Instructions

Complete all exercises below by filling in your answers in the designated spaces. When finished:

  1. Create your own .Rmd file
  2. Complete the homework creating code chunks where needed
  3. Knit the document to HTML (click the “Knit” button or press Ctrl+Shift+K / Cmd+Shift+K)
  4. Submit both your .Rmd file and the knitted Word/PDF (HTMLs are not ‘uploadable’, but can be converted to PDF) to Blackboard

Due: Monday, February 4 by 11:59 PM


Part 1: Understanding Data Frame Structure

Data frames are the workhorse data structure in R. They’re rectangular structures where each column can be a different data class, but all columns must have the same length. Understanding their structure is essential for effective data analysis.

Question 1 (0.75 points)

Load the built-in mtcars dataset and examine its structure.

  1. Use str() to examine the structure of mtcars. How many observations (rows) and variables (columns) does it have?

  2. Use dim(), nrow(), and ncol() to verify the dimensions. Show that these three functions give you consistent information.

  3. Use names() or colnames() to display the column names. Use rownames() to display the first 10 row names.

  4. Use class() to check what type of object mtcars is. Then use typeof() on the same object. Explain why these two functions return different answers.

In your own words, explain why typeof() returns “list” even though mtcars is clearly a data frame:

Delete this text and write your explanation here.


Question 2 (0.75 points)

The head() and tail() functions are useful for quickly inspecting data frames without printing the entire object.

  1. Use head() to display the first 3 rows of mtcars.

  2. Use tail() to display the last 4 rows of mtcars.

  3. The summary() function provides statistical summaries for each column. Run summary(mtcars) and examine the output.

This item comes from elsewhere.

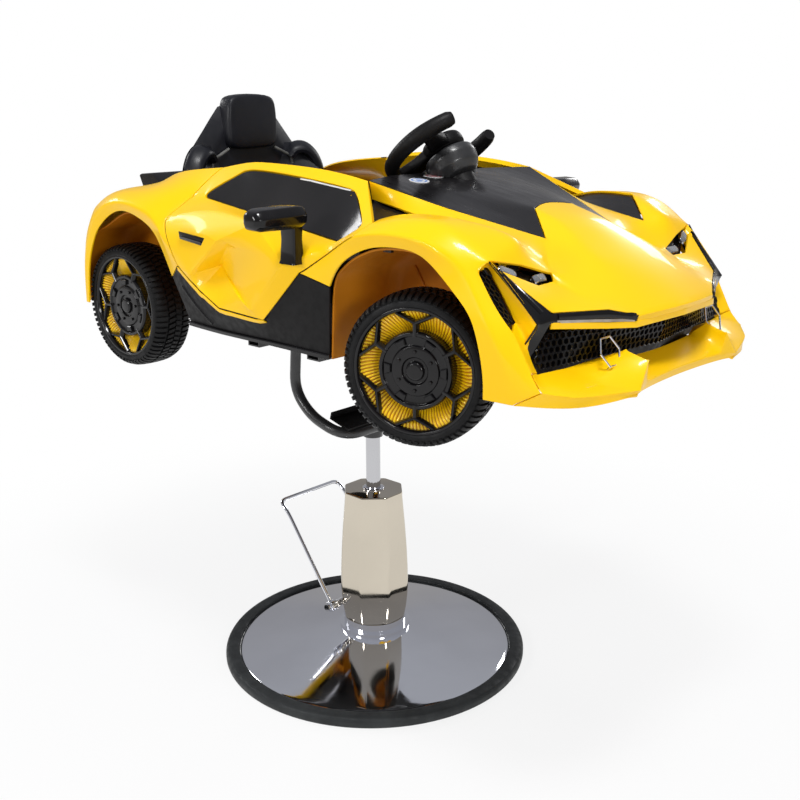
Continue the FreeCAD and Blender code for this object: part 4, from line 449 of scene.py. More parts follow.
# The floor of the dish between its ribs: the ribs' yellow plastic, darkened to orange as painted shade in the
# gaps
DISH_PAINTED_SHADE = surface("dish_painted_shade", (0.5, 0.2, 0.002), 0.45,
                      (40.0, (0.42, 0.15, 0.002), (0.56, 0.24, 0.003)),
                      Specular_IOR_Level=0.3)
BLACK_GLOSS = surface("black_gloss", (0.004, 0.0035, 0.004), 0.24,
                      (14.0, (0.003, 0.0027, 0.0032), (0.006, 0.0053, 0.006)), (45.0, 0.16, 0.28),
                      Coat_Weight=0.4, Coat_Roughness=0.06, Specular_IOR_Level=0.16)
COWL_BLACK = surface("cowl_black", (0.006, 0.005, 0.0055), 0.32,
                     (10.0, (0.0045, 0.004, 0.0045), (0.009, 0.008, 0.009)),
                     (26.0, 0.24, 0.42, (0.6, 2.4, 1.0)),
                     Coat_Weight=0.35, Coat_Roughness=0.14, Specular_IOR_Level=0.25)
BLACK_PLASTIC = surface("black_plastic", (0.005, 0.0047, 0.005), 0.48,
                        (12.0, (0.004, 0.0037, 0.004), (0.0075, 0.007, 0.0072)), (90.0, 0.4, 0.6),
                        (900.0, FINE_GRAIN, 1), Specular_IOR_Level=0.17)
SEAT_PLASTIC = surface("seat_plastic", (0.005, 0.0055, 0.008), 0.4,
                       (8.0, (0.004, 0.0044, 0.0065), (0.0075, 0.008, 0.012)), (40.0, 0.34, 0.5),
                       (700.0, FINE_GRAIN, 1), Specular_IOR_Level=0.35)
GLASS_BLACK = surface("glass_black", (0.009, 0.0085, 0.009), 0.12,
                      (3.0, (0.006, 0.0058, 0.006), (0.02, 0.0185, 0.019), (1.0, 1.0, 0.3)),
                      (12.0, 0.06, 0.16),
                      Coat_Weight=0.25, Coat_Roughness=0.05, Specular_IOR_Level=0.2)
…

Delete this text and write your explanation here.


Part 2: Indexing Vectors

Before we index data frames, we need to master vector indexing. Vectors can be indexed by position (integer), name (character), or logical values.

Question 3 (0.75 points)

Create a vector called temps containing the values 32, 68, 72, 98.6, 100, and 212. Assign names to these elements: “freezing”, “cool”, “room”, “body”, “hot”, and “boiling”.

  1. Display the entire named vector.

  2. Extract the element named “body” using name indexing.

  3. Extract the 2nd and 5th elements using integer indexing.

  4. Extract all temperatures above 70 degrees using logical indexing. Hint: create a logical vector first using temps > 70, then use it to index.


Question 4 (0.75 points)

R’s indexing system allows powerful data manipulation. Understanding negative indexing and logical operations is particularly useful.

  1. Using the temps vector from Question 3, extract all elements except “freezing” and “boiling” using negative integer indexing.

  2. Create a logical vector that identifies which temperatures are between 60 and 100 degrees (inclusive). Use this to extract those temperature values.

  3. Extract all temperature values that are either less than 35 or greater than 200.

  4. The which() function returns the positions where a logical condition is TRUE. Use which() to find the positions of temperatures above 95 degrees.


Part 3: Indexing Data Frames

Data frames use the [row, column] notation for indexing. You can use integers, names, or logical vectors for both rows and columns.

Question 5 (1.5 points)

Using the mtcars dataset:

  1. Extract the value in the 5th row and 3rd column using integer indexing.

  2. Extract the entire row for the “Mazda RX4” using row name indexing.

  3. Extract the mpg column using the $ operator and display the first 6 values.

  4. Extract the mpg and cyl columns for all cars using column name indexing within [ , ]. Display only the first 4 rows.

  5. Find all cars with mpg greater than 25. Hint: first create a logical vector, then use it to index rows.

How many cars have mpg greater than 25?

Delete this text and write your answer here.


Question 6 (1 point)

More complex indexing often requires combining multiple conditions.

  1. Extract all columns for cars that have exactly 4 cylinders. Display only the first 5 rows of the result.

  2. Extract the mpg, cyl, and hp columns for cars that have more than 100 horsepower AND get more than 20 mpg. Use the & operator to combine conditions.

  3. Create a new data frame called efficient_cars containing only cars with mpg > 25 or cyl == 4. How many rows does this new data frame have?

  4. Calculate the mean mpg for all cars with 6 cylinders. You’ll need to first subset the data, then use mean().

Delete this text and write your explanation here.


Part 4: Working with Multiple Data Structures


Question 7 (0.5 points)

Working with the iris dataset:

  1. Load the dataset with data(iris) and display the column names.

  2. Create a logical vector that identifies all observations where Petal.Length is greater than twice the Petal.Width. How many observations meet this criterion?

In your own words, explain why you might want to index a data frame by row names rather than row numbers:

Delete this text and write your explanation here.


Submission Checklist

Before submitting, make sure you have:


This homework is worth 6 points total.